What this task involves
Where a line holds the string "hinge", return that line.

Information shown

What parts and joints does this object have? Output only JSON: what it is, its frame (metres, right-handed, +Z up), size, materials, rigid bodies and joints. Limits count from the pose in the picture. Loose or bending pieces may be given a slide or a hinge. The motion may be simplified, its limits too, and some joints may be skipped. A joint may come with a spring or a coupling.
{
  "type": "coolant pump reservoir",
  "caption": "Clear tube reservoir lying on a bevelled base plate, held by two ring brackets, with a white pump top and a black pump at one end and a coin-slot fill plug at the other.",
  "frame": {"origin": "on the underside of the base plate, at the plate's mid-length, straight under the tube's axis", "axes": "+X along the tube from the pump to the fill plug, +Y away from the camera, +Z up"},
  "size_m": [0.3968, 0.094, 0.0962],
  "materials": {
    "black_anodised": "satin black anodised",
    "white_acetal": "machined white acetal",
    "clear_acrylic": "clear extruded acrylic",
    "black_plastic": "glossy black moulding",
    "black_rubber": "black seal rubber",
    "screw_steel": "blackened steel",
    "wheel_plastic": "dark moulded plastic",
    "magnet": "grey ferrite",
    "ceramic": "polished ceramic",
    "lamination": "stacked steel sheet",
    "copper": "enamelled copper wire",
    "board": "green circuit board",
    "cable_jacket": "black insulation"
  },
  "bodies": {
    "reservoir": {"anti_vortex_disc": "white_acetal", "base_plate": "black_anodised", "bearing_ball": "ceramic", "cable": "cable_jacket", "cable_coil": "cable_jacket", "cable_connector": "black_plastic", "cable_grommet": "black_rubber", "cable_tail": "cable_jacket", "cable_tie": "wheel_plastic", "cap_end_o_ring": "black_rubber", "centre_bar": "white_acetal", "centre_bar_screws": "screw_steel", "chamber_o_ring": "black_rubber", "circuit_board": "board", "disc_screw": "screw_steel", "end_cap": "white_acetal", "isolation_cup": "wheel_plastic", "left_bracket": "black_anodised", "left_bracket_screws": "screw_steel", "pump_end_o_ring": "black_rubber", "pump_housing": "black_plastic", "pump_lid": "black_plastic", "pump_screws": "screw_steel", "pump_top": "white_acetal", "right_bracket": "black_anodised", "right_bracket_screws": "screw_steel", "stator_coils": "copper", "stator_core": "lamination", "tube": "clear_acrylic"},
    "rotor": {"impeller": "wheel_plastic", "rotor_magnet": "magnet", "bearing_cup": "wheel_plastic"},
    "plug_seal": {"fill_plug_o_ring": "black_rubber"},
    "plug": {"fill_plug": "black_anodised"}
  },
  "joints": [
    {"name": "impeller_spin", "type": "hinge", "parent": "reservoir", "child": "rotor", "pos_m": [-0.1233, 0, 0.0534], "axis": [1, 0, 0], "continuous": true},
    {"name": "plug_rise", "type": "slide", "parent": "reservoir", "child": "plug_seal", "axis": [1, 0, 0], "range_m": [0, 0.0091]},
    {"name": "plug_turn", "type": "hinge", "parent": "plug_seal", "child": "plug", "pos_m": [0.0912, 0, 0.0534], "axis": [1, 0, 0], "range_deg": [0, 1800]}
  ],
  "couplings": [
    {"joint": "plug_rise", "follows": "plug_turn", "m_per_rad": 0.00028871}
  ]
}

Output for this exercise
What parts and joints does this object have? Output only JSON: what it is, its frame (metres, right-handed, +Z up), size, materials, rigid bodies and joints. Limits count from the pose in the picture. Loose or bending pieces may be given a slide or a hinge. The motion may be simplified, its limits too, and some joints may be skipped. A joint may come with a spring or a coupling.
    {"name": "impeller_spin", "type": "hinge", "parent": "reservoir", "child": "rotor", "pos_m": [-0.1233, 0, 0.0534], "axis": [1, 0, 0], "continuous": true},
    {"name": "plug_turn", "type": "hinge", "parent": "plug_seal", "child": "plug", "pos_m": [0.0912, 0, 0.0534], "axis": [1, 0, 0], "range_deg": [0, 1800]}